▸ **Your task**
Reproduce the span that opens at the line containing "sheet = make_sheet()" and closes at the line containing "if empty is", both lines included, without alteration and without any other line.

____

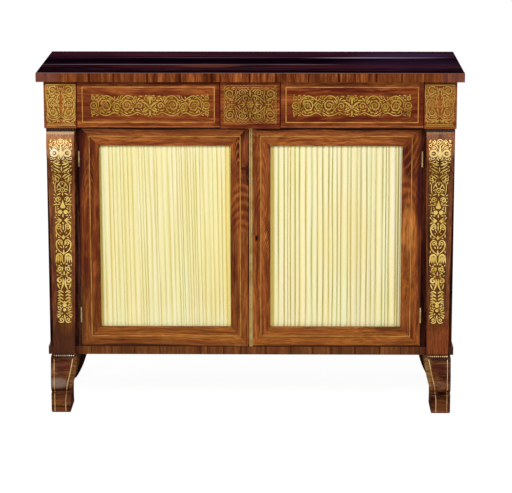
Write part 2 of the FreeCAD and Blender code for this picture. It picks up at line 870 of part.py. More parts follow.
def make_door(side):
    """One door: two stiles and two rails with mitred faces, its silk and its string."""
    def at(x, z):
        return (mirrored(side, x), z)

    hinge_stile = door_member(side, [
        at("door_outer", "door_base"), at("door_outer", "door_top"),
        at("sight_outer", "sight_top"), at("sight_outer", "sight_base")])
    seats = leaf_seats(side, "door_outer - leaf_thickness", "door_outer + overcut")
    keep(side + "_door_hinge_stile", cut("hinge_stile", hinge_stile, seats))
    meeting_outline = [
        at("veneer_edge", "door_base"), at("sight_inner", "sight_base"),
        at("sight_inner", "sight_top"), at("veneer_edge", "door_top")]
    if side == "right":
        meeting_outline += [at("right_meeting", "door_top"),
                            at("right_meeting", "door_base")]
    meeting_stile = door_member(side, meeting_outline)
    if side == "right":
        add(meeting_stile, "Pocket", "front", [keyhole_loop("0")],
            ("door_face - overcut", "door_back + overcut"))
        add(meeting_stile, "Pocket", "front", [keyhole_loop("escutcheon_rim")],
            ("door_face - overcut", "door_face + escutcheon_seat"))
        add(meeting_stile, "Pocket", "plan",
            [rectangle(("right_meeting - overcut", "veneer_edge"),
                       ("door_face - overcut", "door_face + astragal_seat"))],
            ("door_base - overcut", "door_top + overcut"))
    keep(side + "_door_meeting_stile", meeting_stile)
    rails = []
    for outer, sight in (("door_top", "sight_top"), ("door_base", "sight_base")):
        rails.append(door_member(side, [
            at("veneer_edge", outer), at("door_outer", outer),
            at("sight_outer", sight), at("sight_inner", sight)]))
    keep(side + "_door_rails", *rails)

    string = new_body("string")
    add(string, "Pad", "front",
        [panel_ring(side, "door_string_inset + string_width / 2"),
         panel_ring(side, "door_string_inset - string_width / 2")],
        ("door_face", "door_face + string_depth"))
    keep(side + "_door_stringing", string)
    frame = new_body("silk_frame")
    add(frame, "Pad", "front",
        [panel_ring(side, "panel_rebate - panel_play"),
         panel_ring(side, "panel_rebate - panel_play - silk_frame_width")],
        ("silk_back", "door_back"))
    keep(side + "_door_silk_frame", frame)
    silk = new_body("silk")
    add(silk, "Pad", "front", [panel_ring(side, "panel_rebate - panel_play")],
        ("lip_back", "silk_back"))
    keep(side + "_door_silk", silk)


def make_astragal():
    """The brass strip let into the right door's meeting edge, with two reeds."""
    body = new_body("astragal")
    crown = "door_face - astragal_rise"
    add(body, "Pad", "plan", [[
        ("right_meeting", "door_face + astragal_seat"), ("right_meeting", "door_face"),
        ("right_meeting + astragal_width / 4", crown, VIA),
        ("right_meeting + astragal_width / 2", "door_face"),
        ("right_meeting + 3 * astragal_width / 4", crown, VIA),
        ("veneer_edge", "door_face"), ("veneer_edge", "door_face + astragal_seat"),
    ]], ("door_base", "door_top"))
    keep("meeting_astragal", body)


def make_lock():
    """A lock on the back of the right door, whose bolt enters a keeper on the left."""
    bolt_x = ("lock_side", "lock_side + bolt_length")
    bolt_y = ("lock_bolt_face", "lock_bolt_face + bolt_thickness")
    bolt_z = centred("lock_level", "bolt_height")
    case = board("case", ("lock_side", "lock_side + lock_width"),
                 ("door_back", "door_back + lock_depth"),
                 centred("lock_level", "lock_height"))
    slot = board("slot", ("lock_side - overcut", "lock_side + bolt_length + overcut"),
                 ("lock_bolt_face - running_fit",
                  "lock_bolt_face + bolt_thickness + running_fit"),
                 centred("lock_level", "bolt_height + 2 * running_fit"))
    keep("lock_case", cut("lock_case_body", case, [slot]))
    keep("lock_bolt", board("bolt", bolt_x, bolt_y, bolt_z))
    inside = "bolt_height + 2 * keeper_play"
    loop_back = "lock_bolt_face + bolt_thickness + keeper_play"
    block = board("keeper", across("left", "keeper_side", "keeper_side + keeper_width"),
                  ("door_back", f"{loop_back} + keeper_wall"),
                  centred("lock_level", f"{inside} + 2 * keeper_wall"))
    opening = board("keeper_opening",
                    across("left", "keeper_side - overcut",
                           "keeper_side + keeper_width + overcut"),
                    ("door_back - overcut", loop_back), centred("lock_level", inside))
    keep("lock_keeper", cut("keeper_loop", block, [opening]))
    escutcheon = new_body("escutcheon")
    add(escutcheon, "Pad", "front", [keyhole_loop("escutcheon_rim"), keyhole_loop("0")],
        ("door_face", "door_face + escutcheon_seat"))
    keep("keyhole_escutcheon", escutcheon)


def make_door_bolt():
    """The left door's sliding bolt, which rises behind a strike under the dust board."""
    x = mirrored("left", "rod_x")
    barrel_base = "barrel_top - barrel_length"
    plate = board("bolt_plate", centred(x, "bolt_plate_width"),
                  ("door_back", "door_back + bolt_plate_thickness"),
                  centred("barrel_top - barrel_length / 2", "bolt_plate_length"))
    barrel = board("barrel", centred(x, "barrel_width"),
                   ("door_back + bolt_plate_thickness", "barrel_back"),
                   (barrel_base, "barrel_top"))
    bore = rod("bolt_bore", "rod_radius + running_fit", x, "rod_y",
               (f"{barrel_base} - overcut", "barrel_top + overcut"))
    slot = board("knob_slot", centred(x, "2 * (knob_radius + knob_play)"),
                 ("rod_y", "barrel_back + overcut"),
                 ("knob_level - knob_radius - knob_play",
                  "knob_level + rod_travel + knob_radius + knob_play"))
    keep("door_bolt_case", cut("bolt_case", fuse("bolt_blank", [plate, barrel]),
                               [bore, slot]))
    shank = rod("shank", "rod_radius", x, "rod_y", ("rod_top - rod_length", "rod_top"))
    knob = new_body("knob")
    add(knob, "Pad", "front", [("circle", x, "knob_level", "knob_radius")],
        ("rod_y", "rod_y + knob_length"))
    keep("door_bolt_rod", fuse("bolt_rod", [shank, knob]))
    strike = new_body("strike")
    face = "door_back + strike_gap"
    add(strike, "Pad", "side", [[
        (face, "frieze_base"), (face, "frieze_base - strike_height"),
        (f"{face} + strike_thickness", "frieze_base - strike_height"),
        (f"{face} + strike_thickness", "frieze_base - strike_thickness"),
        (f"{face} + strike_depth", "frieze_base - strike_thickness"),
        (f"{face} + strike_depth", "frieze_base"),
    ]], centred(x, "strike_width"))
    keep("bolt_strike", strike)


# Drawers ----------------------------------------------------------------------------

def tail_loop(place):
    """One dovetail seen from the side; it widens away from its root."""
    middle = f"(dust_board_top + {place + 0.5} * tail_pitch)"
    return [
        ("drawer_front_back", f"{middle} - tail_width / 2"),
        ("drawer_front_back", f"{middle} + tail_width / 2"),
        ("drawer_front_back - tail_length", f"{middle} + tail_width / 2 + tail_flare"),
        ("drawer_front_back - tail_length", f"{middle} - tail_width / 2 - tail_flare"),
    ]


def drawer_string_loop(side, offset):
    """A rectangle round the drawer front, by an offset from the string's middle."""
    return rectangle(
        across(side, f"drawer_inner + drawer_string_inset - ({offset})",
               f"drawer_outer - drawer_string_inset + ({offset})"),
        (f"drawer_base + drawer_string_inset - ({offset})",
         f"drawer_top - drawer_string_inset + ({offset})"))


def make_drawer_front(side):
    """A front with half-blind sockets at both ends and a groove for the bottom."""
    body = new_body("drawer_front")
    front = add(body, "Pad", "front",
                [rectangle(across(side, "drawer_inner", "drawer_outer"),
                           ("drawer_base", "drawer_top"))],
                ("drawer_face", "drawer_front_back"))
    ease(body, front)
    ends = (("drawer_inner - overcut", "drawer_inner + drawer_side_thickness"),
            ("drawer_outer - drawer_side_thickness", "drawer_outer + overcut"))
    for near, far in ends:
        socket = add(body, "Pocket", "side", [tail_loop(0)], across(side, near, far))
        repeat(body, socket, "tail_pitch", TAILS)
    add(body, "Pocket", "front",
        [rectangle(across(side, "drawer_inner + drawer_side_thickness - drawer_groove",
                          "drawer_outer - drawer_side_thickness + drawer_groove"),
                   ("drawer_bottom_base", "drawer_bottom_top"))],
        ("drawer_front_back - drawer_groove", "drawer_front_back + overcut"))
    add(body, "Pocket", "front",
        [drawer_string_loop(side, "string_width / 2"),
         drawer_string_loop(side, "-string_width / 2")],
        ("drawer_face - overcut", "drawer_face + string_depth"))
    keep(side + "_drawer_front", body)


def drawer_side(near, far, groove, side):
    """A drawer side with its dovetails in front and a groove for the bottom."""
    body = new_body("drawer_side")
    outline = [("drawer_end", "dust_board_top"), ("drawer_front_back", "dust_board_top")]
    for place in range(TAILS):
        root_low, root_high, end_high, end_low = tail_loop(place)
        outline += [root_low, end_low, end_high, root_high]
    outline += [("drawer_front_back", "drawer_side_top"),
                ("drawer_end", "drawer_side_top")]
    add(body, "Pad", "side", [outline], across(side, near, far))
    add(body, "Pocket", "front",
        [rectangle(across(side, *groove), ("drawer_bottom_base", "drawer_bottom_top"))],
        ("drawer_front_back - tail_length - overcut", "drawer_end + overcut"))
    return body


def make_drawer(side):
    """One drawer: front, dovetailed sides, back, bottom and brass string."""
    make_drawer_front(side)
    inner_face = "drawer_inner + drawer_side_thickness"
    outer_face = "drawer_outer - drawer_side_thickness"
    keep(side + "_drawer_sides",
         drawer_side("drawer_inner", inner_face,
                     (f"{inner_face} - drawer_groove", f"{inner_face} + overcut"), side),
         drawer_side(outer_face, "drawer_outer",
                     (f"{outer_face} - overcut", f"{outer_face} + drawer_groove"), side))
    keep(side + "_drawer_back",
         board("drawer_back", across(side, inner_face, outer_face),
               ("drawer_end - drawer_back_thickness", "drawer_end"),
               ("drawer_bottom_top", "drawer_side_top - drawer_back_drop")))
    keep(side + "_drawer_bottom",
         board("drawer_bottom",
               across(side, f"{inner_face} - drawer_groove",
                      f"{outer_face} + drawer_groove"),
               ("drawer_front_back - drawer_groove", "drawer_end"),
               ("drawer_bottom_base", "drawer_bottom_top")))
    string = new_body("drawer_string")
    add(string, "Pad", "front",
        [drawer_string_loop(side, "string_width / 2"),
         drawer_string_loop(side, "-string_width / 2")],
        ("drawer_face", "drawer_face + string_depth"))
    keep(side + "_drawer_stringing", string)


# The whole piece --------------------------------------------------------------------

def make_chiffonier():
    make_top_board()
    make_side_panels()
    make_base()
    make_dust_board()
    make_back_boards()
    make_front_stiles()
    make_frieze()
    make_drawer_carriers()
    make_shelf()
    make_consoles()
    make_bead_mouldings()
    make_front_feet()
    make_rear_feet()
    make_hinges()
    for side in SIDES:
        make_door(side)
        make_drawer(side)
    make_astragal()
    make_lock()
    make_door_bolt()


def check_document():
    """Stop if any object failed, any shape is unsound or any pocket cut nothing."""
    for item in doc.Objects:
        if "Invalid" in item.State or "Error" in item.State:
            raise RuntimeError(f"{item.Label} failed: {item.State}")
        if item.TypeId == "PartDesign::Pocket":
            if item.Shape.Volume > item.BaseFeature.Shape.Volume - 1e-3:
                raise RuntimeError(f"{item.Label} cuts nothing")
    for part in nodes:
        shape = part.Shape
        if shape.isNull() or not shape.isValid() or not shape.Solids:
            raise RuntimeError(f"{part.Label} has no sound solid")


doc = FreeCAD.newDocument("chiffonier")
sheet = make_sheet()
make_chiffonier()
doc.recompute()
check_document()
os.makedirs("parts", exist_ok=True)
for part in nodes:
    part.Shape.exportStep(f"parts/{part.Label}.step")
print(len(nodes), "sub-parts,", sum(len(part.Shape.Solids) for part in nodes), "solids")
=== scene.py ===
import math
import random

import bpy
import numpy as np
from mathutils import Matrix, Vector, bvhtree, geometry


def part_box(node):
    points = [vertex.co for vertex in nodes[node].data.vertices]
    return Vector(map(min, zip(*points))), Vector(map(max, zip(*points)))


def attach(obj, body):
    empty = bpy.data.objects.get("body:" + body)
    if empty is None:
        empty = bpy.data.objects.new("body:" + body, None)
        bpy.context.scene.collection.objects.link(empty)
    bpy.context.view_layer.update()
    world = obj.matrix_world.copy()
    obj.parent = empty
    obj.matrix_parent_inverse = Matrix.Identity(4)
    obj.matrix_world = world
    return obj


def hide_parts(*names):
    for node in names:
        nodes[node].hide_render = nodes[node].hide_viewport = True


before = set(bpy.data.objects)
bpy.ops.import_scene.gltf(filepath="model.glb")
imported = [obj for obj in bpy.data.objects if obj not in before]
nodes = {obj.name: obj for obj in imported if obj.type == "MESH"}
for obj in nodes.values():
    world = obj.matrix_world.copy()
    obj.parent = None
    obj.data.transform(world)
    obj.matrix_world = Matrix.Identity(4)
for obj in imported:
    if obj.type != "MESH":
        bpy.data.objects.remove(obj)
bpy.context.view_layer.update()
MM = 0.001
SIDES = (("left", -1), ("right", 1))


# Materials --------------------------------------------------------------------------

def srgb(red, green, blue):
    """A linear colour with alpha from 0-255 screen values."""
    def linear(v):
        v /= 255
        return v / 12.92 if v <= 0.04045 else ((v + 0.055) / 1.055) ** 2.4
    return (linear(red), linear(green), linear(blue), 1.0)


def palette(*tones):
    """The dark, middle and light tones of a wood."""
    return [srgb(*tone) for tone in tones]


def dimmed(tone, share):
    """A linear colour at a share of its strength."""
    return [c * share for c in tone[:3]] + [1.0]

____

▸ **The completed task**
sheet = make_sheet()
make_chiffonier()
doc.recompute()
check_document()
os.makedirs("parts", exist_ok=True)
for part in nodes:
    part.Shape.exportStep(f"parts/{part.Label}.step")
print(len(nodes), "sub-parts,", sum(len(part.Shape.Solids) for part in nodes), "solids")
=== scene.py ===
import math
import random

import bpy
import numpy as np
from mathutils import Matrix, Vector, bvhtree, geometry


def part_box(node):
    points = [vertex.co for vertex in nodes[node].data.vertices]
    return Vector(map(min, zip(*points))), Vector(map(max, zip(*points)))


def attach(obj, body):
    empty = bpy.data.objects.get("body:" + body)
    if empty is None:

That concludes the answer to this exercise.